I dont know to much about cars so I will try my best to explain the problem. I have a 2004 Altima 2.5 4 cyl. I had bought a cold air intake and my friend(who knows alot more about cars than me) and I removed the stock air intake and installed the new cold air intake. After the cold air intake was installed, we tested the car and it would not go past 2500 rpms. After many reinstalls between the stock and cold air intake, we limited to the sensor in the air intake(not sure what it is really called). Atleast that is what i believe it is. So my question is how do i get my car to go past 2500 rpms when the cold air intake is installed. If any more explanation of the problem is needed plz tell me and i will get my friend to tell you more about it. Thank you to anyone who can help me.


----------



## UNIT 6639 (Sep 28, 2005)

I heard that there is a sensor or something that can break when installing aftermarket intakes. This is why I have yet to put one on.

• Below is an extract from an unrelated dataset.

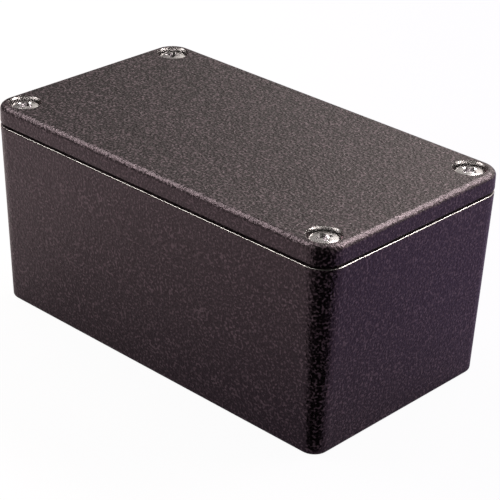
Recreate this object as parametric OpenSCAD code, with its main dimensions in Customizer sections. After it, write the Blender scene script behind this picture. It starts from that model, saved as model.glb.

Worst comes to worst I would put the factory one back on and take it back to the dealer and tell him you do not know what is wrong. :thumbup:


----------



## Zac (Mar 10, 2004)

You have the QR25DE engine and your ECU went into safe mode which is why you cannot go beyond 2500 RPM. This is because the MAF (Mass Air Flow) sensor is either installed incorrectly or you broke it. If it revs with the stock unit on, then it is installed incorrectly. It is common for people not accustomed to working with vehicles to break them as they are VERY fragile. What brand CAI did you purchase? If it is a cheap piece of crap, throw it away and invest in a proven name. A new MAF is something like 600-700 bucks and cheaper Ebay and third party units have been known to break MAFs from vibration and poor mounting hardware and they generally come with crappy filters.

If you did not break the MAF, you need to note if you are throwing any codes (CEL). If you are, these codes need to be read and reset. Then do what is known as the idle relearn. You will probably need to find someone with OBD II Consult II software as I do not believe the 04s work with the pedal trick. Autozone does all of this for free I believe.


----------